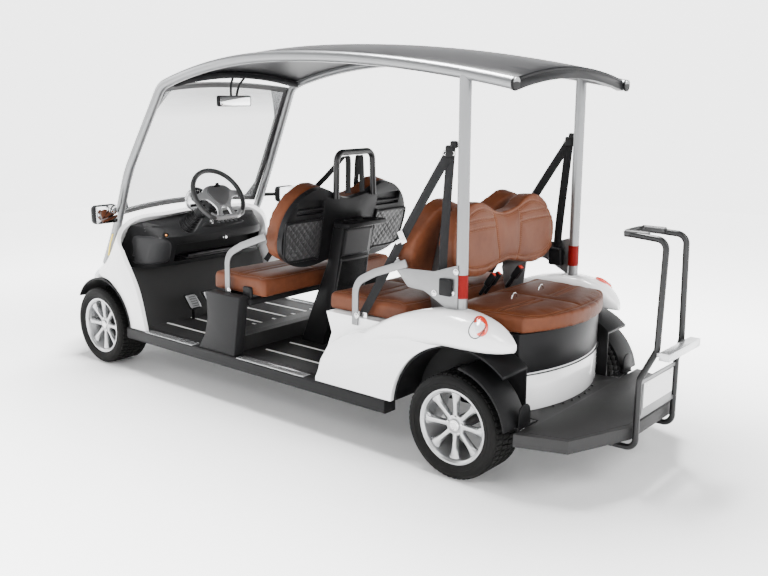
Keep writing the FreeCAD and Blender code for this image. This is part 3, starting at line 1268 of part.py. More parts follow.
def apron_ring(inset, wall, low, high):
    """A wall that follows the rear seat's round tail in plan."""
    def outline(extra):
        corner_x, corner_y = val("apron_corner_x") + extra, val("apron_corner_y") - extra
        rear, front = val("apron_rear_x") + extra, val("base_tail_x - joint_gap")
        ends = [Vector(front, corner_y, low), Vector(corner_x, corner_y, low)]
        tail = Part.Arc(ends[1], Vector(rear, 0, low), Vector(corner_x, -corner_y, low)).toShape()
        others = [Part.LineSegment(ends[0], ends[1]).toShape(), tail,
                  Part.LineSegment(Vector(corner_x, -corner_y, low), Vector(front, -corner_y, low)).toShape(),
                  Part.LineSegment(Vector(front, -corner_y, low), ends[0]).toShape()]
        return Part.Face(Part.Wire(others))
    outer = outline(inset).extrude(Vector(0, 0, high - low))
    inner = outline(inset + wall).extrude(Vector(0, 0, high - low))
    return outer.cut(inner)


def rear_apron():
    return apron_ring(0, val("apron_wall"), val("apron_low_z + joint_gap"), val("rear_cushion_low_z"))


def rear_valance():
    return apron_ring(val("joint_gap"), val("apron_wall"), val("platform_top_z + joint_gap"), val("apron_low_z"))


# the way up the lamp's face and the way that it faces, on the left side
LAMP_UP_SHARES, LAMP_FACE_SHARES = (0.57, -0.545, 0.61), (-0.25, 0.68, 0.69)


def tail_lamp_shape(grow):
    """An oval lamp that follows the shoulder of the wing."""
    shape = Part.makeSphere(1)
    m = FreeCAD.Matrix()
    m.scale(val("tail_lamp_length / 2") + grow, val("tail_lamp_width / 2") + grow, val("tail_lamp_height / 2") + grow)
    up, face = Vector(*LAMP_UP_SHARES), Vector(*LAMP_FACE_SHARES)
    turn = Rotation(face.cross(up), face, up, "ZYX")
    return put(shape.transformGeometry(m), vec("tail_lamp_x", "tail_lamp_y", "tail_lamp_z"), turn)


# Brackets, reels and belts

# outline of the plate between pillar and armrest, as shares of its reach ahead
# of the pillar and of its height
BRACKET_SHARES = [
    (0.00, 0.00), (0.07, 0.00), (0.50, 0.38), (0.75, 0.40), (1.00, 0.84), (0.92, 1.00), (0.78, 0.80),
    (0.35, 0.83), (0.02, 1.02), (0.00, 1.02),
]


def seat_bracket_shape():
    x0, z0, z1 = val("rear_pillar_x"), val("bracket_low_z"), val("bracket_high_z")
    reach, y = val("bracket_reach"), val("pillar_face_y")
    points = [Vector(x0 + u * reach, y, z0 + v * (z1 - z0)) for u, v in BRACKET_SHARES]
    return Part.Face(Part.makePolygon(points + points[:1])).extrude(Vector(0, val("bracket_depth"), 0))


def back_strut_shape():
    """A plate between the two backs that carries them on the seat base."""
    gap = val("joint_gap * 2")
    second_x, second_z, top = val("second_back_x"), val("second_back_low_z"), val("strut_top_z")
    rear_x, rear_z = val("rear_back_x"), val("rear_back_low_z")
    lean, other = math.tan(math.radians(val("back_tilt"))), math.tan(math.radians(val("rear_back_tilt")))
    foot_z, y = val("seat_base_z + joint_gap"), val("strut_y")
    points = [
        Vector(val("strut_foot_x"), y, foot_z), Vector(val("strut_foot_front_x"), y, foot_z),
        Vector(second_x - gap, y, second_z), Vector(second_x - gap - (top - second_z) * lean, y, top),
        Vector(rear_x + gap - (top - rear_z) * other, y, top), Vector(rear_x + gap, y, rear_z),
    ]
    return Part.Face(Part.makePolygon(points + points[:1])).extrude(Vector(0, val("strut_depth"), 0))


def belt_reel_shape():
    mid = vec("reel_x", "reel_y", "reel_z")
    size = vec("reel_width", "reel_depth", "reel_height")
    return bar_box(mid - size * 0.5, mid + size * 0.5)


def strap_run(low, high):
    """A flat strap between two places, its width in side view."""
    way = (high - low).normalize()
    side = way.cross(Vector(0, 1, 0)) * val("belt_width / 2")
    corners = [low - side, low + side, high + side, high - side]
    return Part.Face(Part.makePolygon(corners + corners[:1])).extrude(Vector(0, val("belt_depth"), 0))


def seat_belt_shapes():
    """One side's reel, pillar guide and webbing."""
    guide, tongue = vec("guide_x", "belt_y", "guide_z"), vec("tongue_x", "belt_y", "tongue_z")
    anchor = vec("anchor_x", "belt_y", "anchor_z")
    reel_top = vec("reel_x", "belt_y", "reel_z + reel_height / 2 + joint_gap")
    wide, tall = val("guide_width"), val("guide_height")
    block = bar_box(Vector(val("rear_pillar_x"), guide.y - wide / 2, guide.z - tall / 2),
                    Vector(guide.x + wide / 2, guide.y + wide / 3, guide.z + tall / 2))
    pillar = rod(vec("rear_pillar_x", "rear_pillar_y", "rear_pillar_foot_z"),
                 vec("rear_pillar_x", "rear_pillar_y", "rail_peak_z"), val("tube_radius + joint_gap"))
    runs = [strap_run(tongue, guide), strap_run(anchor, tongue), block.cut(pillar)]
    webbing = strap_run(reel_top, guide).fuse(runs)
    return [webbing, belt_reel_shape()]


# Platform, grab bar, plate and lamp bar

def platform_points(inset):
    half = [("platform_front_x", "platform_neck_y"), (f"platform_side_x + {inset}", "platform_neck_y + overrun / 2"),
            (f"platform_side_x + {inset}", f"platform_corner_y - {inset}"),
            (f"platform_kink_x + {inset} / 2", f"platform_kink_y - {inset}"),
            (f"platform_rear_x + {inset}", f"platform_rear_y - {inset} / 2")]
    return half + [(u, f"0 - ({v})") for u, v in reversed(half)]


def rear_platform():
    """Foot platform: a tray turned down at its edges, with a raised mat."""
    owner = body("Platform")
    slab(owner, sketch(owner, "XY_Plane", platform_points("0"), "platform_top_z - platform_depth / 2"), "platform_depth")
    mat = [("platform_side_x - mat_margin", "platform_corner_y - 2 * mat_margin"),
           ("platform_kink_x + mat_margin / 2", "platform_kink_y - mat_margin"),
           ("platform_rear_x + mat_margin", "platform_rear_y - mat_margin")]
    slab(owner, sketch(owner, "XY_Plane", mat + [(u, f"0 - ({v})") for u, v in reversed(mat)],
                       "platform_top_z"), "2 * mat_depth")
    hollow = [("platform_front_x + overrun", "platform_neck_y - platform_lip"),
              ("platform_side_x - platform_lip", "platform_neck_y - platform_lip"),
              ("platform_side_x - platform_lip", "platform_corner_y - 2 * platform_lip"),
              ("platform_kink_x + platform_lip / 2", "platform_kink_y - platform_lip"),
              ("platform_rear_x + platform_lip", "platform_rear_y - platform_lip / 2")]
    slab(owner, sketch(owner, "XY_Plane", hollow + [(u, f"0 - ({v})") for u, v in reversed(hollow)],
                       "platform_low_z"), "2 * (platform_depth - platform_plate)", "PartDesign::Pocket")
    for side in ("", "0 - "):
        notch = box_points("tail_drop_x - kick_run - joint_gap", "platform_front_x + overrun",
                           f"{side}rail_y - rail_width / 2 - joint_gap", f"{side}rail_y + rail_width / 2 + joint_gap")
        slab(owner, sketch(owner, "XY_Plane", notch, "platform_top_z"), "4 * platform_depth", "PartDesign::Pocket")
    return node(owner, "rear_platform")


def grab_bar(radius):
    """One bent tube from the frame's end and back to it, with a handle loop on top."""
    low_x = val("grab_low_x")
    top_x = val("bar_top_x")
    z_hook = val("rail_low_z - bar_tube_radius - joint_gap")
    half = [
        Vector(val("bar_hook_x"), val("bar_low_y"), z_hook), Vector(low_x, val("bar_low_y"), z_hook),
        Vector(low_x, val("bar_low_y"), val("bar_low_top_z")), Vector(top_x, val("bar_knee_y"), val("bar_knee_z")),
        Vector(top_x, val("bar_top_y"), val("bar_top_z")), Vector(val("handle_x"), val("handle_y"), val("handle_z")),
    ]
    points = half + [Vector(p.x, -p.y, p.z) for p in reversed(half)]
    return piped(rounded_path(points, val("bar_bend")), radius)


def rear_plate():
    """Blank plate between the grab bar's legs, with the bar below it."""
    low_x = val("grab_low_x - plate_thick")
    half, thick = val("plate_half_width"), val("plate_thick")
    out = bar_box(Vector(low_x, -half, val("plate_low_z")), Vector(low_x + thick, half, val("plate_high_z")))
    reach = val("bar_low_y - bar_tube_radius - joint_gap")
    for z in (val("plate_low_z"), val("plate_high_z")):
        out = out.fuse(bar_box(Vector(low_x, -reach, z - 2 * thick), Vector(low_x + 2 * thick, reach, z + 2 * thick)))
    return out.removeSplitter()


def lamp_bar():
    x = val("tail_x")
    deep, high, half = val("lamp_bar_depth"), val("lamp_bar_height"), val("lamp_bar_half_width")
    z = val("lamp_bar_z")
    bar = bar_box(Vector(x, -half, z - high / 2), Vector(x + deep, half, z + high / 2))
    arm_y, wide = val("lamp_arm_y"), val("lamp_arm_width")
    arms = [bar_box(Vector(x + deep, y - wide / 2, z - wide / 2), Vector(val("bar_top_x"), y + wide / 2, z + wide / 2))
            for y in (arm_y, -arm_y)]
    return largest(bar.fuse(arms).cut(grab_bar(val("bar_tube_radius + joint_gap"))))


def check_and_write():
    """Stop on any failed object, then write one file for each sub-part."""
    doc.recompute()
    faults = [o.Name for o in doc.Objects if "Invalid" in o.State or "Error" in o.State]
    faults += [o.Label for o in NODES if o.Shape.isNull() or not o.Shape.isValid()]
    if faults:
        raise RuntimeError(f"failed: {faults}")
    os.makedirs("parts", exist_ok=True)
    for obj in NODES:
        obj.Shape.exportStep(f"parts/{obj.Label}.step")


def plain(shape, label):
    return node(feature(shape, "Shape"), label)


def largest(shape):
    """The largest solid of what a cut leaves."""
    return max(shape.Solids, key=lambda s: s.Volume)


def without(shape, others):
    for other in others:
        shape = shape.cut(other)
    return shape


def assemble():
    wheels()
    knuckle("knuckle_left", 1)
    knuckle("knuckle_right", -1)
    axles()
    leaf_springs()
    chassis_frame()
    battery_pack()
    floor_pan()
    side_sills()
    plain(front_bumper(), "front_bumper")
    pillars = windscreen_pillars()
    cowl = front_body().cut(pillars)
    plain(cowl, "front_body")
    dash = dashboard().common(front_shell(val("panel + running_gap"), val("floor_z")))
    plain(dash, "dashboard")
    place = vec("wheel_x", "wheel_y", "wheel_z")
    column = largest(put(steering_column(), place, steering_frame()).cut(dash))
    plain(column.fuse(instrument_pod()).removeSplitter(), "steering_column")
    steering_wheel()
    pedals()
    plain(largest(without(windscreen(), [pillars, cowl])), "windscreen_frame")
    rails = roof_rails()
    tubes = [left.fuse(right).removeSplitter() for left, right in zip(pillars.Solids, rails.Solids)]
    plain(Part.makeCompound(tubes), "roof_tubes")
    roof = without(roof_panel(), [rails])
    plain(roof, "roof_panel")
    bars = [without(b, [rails, roof]) for b in roof_crossbars()]
    plain(Part.makeCompound(bars), "roof_crossbars")
    mirror = largest(side_mirrors().cut(pillars))
    inner_mirror = largest(without(interior_mirror(), bars))
    plain(Part.makeCompound([inner_mirror, mirror, flip_y(mirror)]), "mirrors")
    console = console_column()
    doc.recompute()
    column_shape = console.Shape.copy()
    node(console, "console_column")
    seat_tube = [without(t, [column_shape]) for t in seat_tubes()]
    plain(Part.makeCompound([seat_pedestals()] + seat_tube), "front_seat_frame")
    seat_cushions()
    seat_backs()
    back_shell = front_seat_shell()
    plain(back_shell, "front_seat_shell")
    plain(largest(belt_hoop().cut(back_shell)), "belt_hoop")
    shell = rear_body()
    lamp = tail_lamp_shape(val("joint_gap"))
    shell = without(shell, [lamp, flip_y(lamp)])
    plain(shell, "rear_body")
    guard = rear_mudguards()
    liners = [both_sides(front_liner(cowl)), both_sides(rear_liner(shell)), both_sides(guard)]
    plain(Part.makeCompound(liners), "arch_liners")
    plain(Part.makeCompound([both_sides(headlamp()), both_sides(tail_lamp_shape(0))]), "lamps")
    plain(Part.makeCompound([largest(without(arm, [shell])) for arm in armrests()]), "armrests")
    plain(both_sides(largest(rear_pillars().Solids[0].cut(shell))), "rear_pillars")
    plain(rear_apron(), "rear_apron")
    plain(rear_valance(), "rear_valance")
    brackets = [largest(seat_bracket_shape().cut(shell)), largest(back_strut_shape().cut(shell))]
    plain(Part.makeCompound([both_sides(b) for b in brackets]), "back_brackets")
    plain(Part.makeCompound([both_sides(s) for s in seat_belt_shapes()]), "seat_belts")
    rear_platform()
    plain(grab_bar(val("bar_tube_radius")), "grab_bar")
    plain(rear_plate(), "rear_plate")
    plain(lamp_bar(), "lamp_bar")


assemble()
check_and_write()
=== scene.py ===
import json
import math

import bmesh
import bpy
import numpy as np
from mathutils import Matrix, Vector
from mathutils.bvhtree import BVHTree


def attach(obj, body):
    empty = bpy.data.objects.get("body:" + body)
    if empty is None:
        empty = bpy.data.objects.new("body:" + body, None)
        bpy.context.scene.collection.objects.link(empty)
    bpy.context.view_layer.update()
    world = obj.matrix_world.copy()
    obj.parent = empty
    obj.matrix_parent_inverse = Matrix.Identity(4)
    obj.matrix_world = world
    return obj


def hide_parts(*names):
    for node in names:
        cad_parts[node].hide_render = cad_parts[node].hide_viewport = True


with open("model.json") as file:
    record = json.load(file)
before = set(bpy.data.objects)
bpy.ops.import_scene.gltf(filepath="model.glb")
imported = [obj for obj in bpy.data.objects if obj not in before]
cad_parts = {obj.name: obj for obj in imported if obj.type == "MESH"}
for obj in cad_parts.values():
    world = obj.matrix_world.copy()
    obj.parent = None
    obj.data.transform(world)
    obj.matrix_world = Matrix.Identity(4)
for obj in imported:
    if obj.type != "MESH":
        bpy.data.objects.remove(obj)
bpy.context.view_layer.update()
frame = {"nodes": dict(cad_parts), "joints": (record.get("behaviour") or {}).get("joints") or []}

bl_info = {
    "name": "Golf cart",
    "version": (1, 0, 0),
    "blender": (4, 5, 0),
    "location": "View3D > Sidebar > Cart",
    "description": "Dresses the construction of a six-seat golf cart with its finishes, seats and trim",
    "category": "Object",
}

JOINTS = {j["name"]: j for j in frame["joints"]}
REAR_AXLE = Vector(JOINTS["rear_left_spin"]["pos_m"])
SIDES = (1, -1)
AHEAD, BACK, LEFT, DOWN = (1, 0, 0), (-1, 0, 0), (0, 1, 0), (0, 0, -1)
# the left tail lamp's middle, and the distance below which the construction's points are one
TAIL_LAMP = (-105, 543, 677)
MERGE = 2e-5


def at(x, y, z):
    """A place from its millimetres ahead of the rear axle, to the left and above the ground."""
    return Vector((REAR_AXLE.x + x / 1000, y / 1000, z / 1000))


# Node trees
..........
Do this:
Give again, word for word, every line of the listing above from the one with "plain(Part.makeCompound([largest(without(arm, [shell])) for" to the one with "record = json.load(file)", both inclusive, and nothing beyond them.

Result below:
    plain(Part.makeCompound([largest(without(arm, [shell])) for arm in armrests()]), "armrests")
    plain(both_sides(largest(rear_pillars().Solids[0].cut(shell))), "rear_pillars")
    plain(rear_apron(), "rear_apron")
    plain(rear_valance(), "rear_valance")
    brackets = [largest(seat_bracket_shape().cut(shell)), largest(back_strut_shape().cut(shell))]
    plain(Part.makeCompound([both_sides(b) for b in brackets]), "back_brackets")
    plain(Part.makeCompound([both_sides(s) for s in seat_belt_shapes()]), "seat_belts")
    rear_platform()
    plain(grab_bar(val("bar_tube_radius")), "grab_bar")
    plain(rear_plate(), "rear_plate")
    plain(lamp_bar(), "lamp_bar")


assemble()
check_and_write()
=== scene.py ===
import json
import math

import bmesh
import bpy
import numpy as np
from mathutils import Matrix, Vector
from mathutils.bvhtree import BVHTree


def attach(obj, body):
    empty = bpy.data.objects.get("body:" + body)
    if empty is None:
        empty = bpy.data.objects.new("body:" + body, None)
        bpy.context.scene.collection.objects.link(empty)
    bpy.context.view_layer.update()
    world = obj.matrix_world.copy()
    obj.parent = empty
    obj.matrix_parent_inverse = Matrix.Identity(4)
    obj.matrix_world = world
    return obj


def hide_parts(*names):
    for node in names:
        cad_parts[node].hide_render = cad_parts[node].hide_viewport = True


with open("model.json") as file:
    record = json.load(file)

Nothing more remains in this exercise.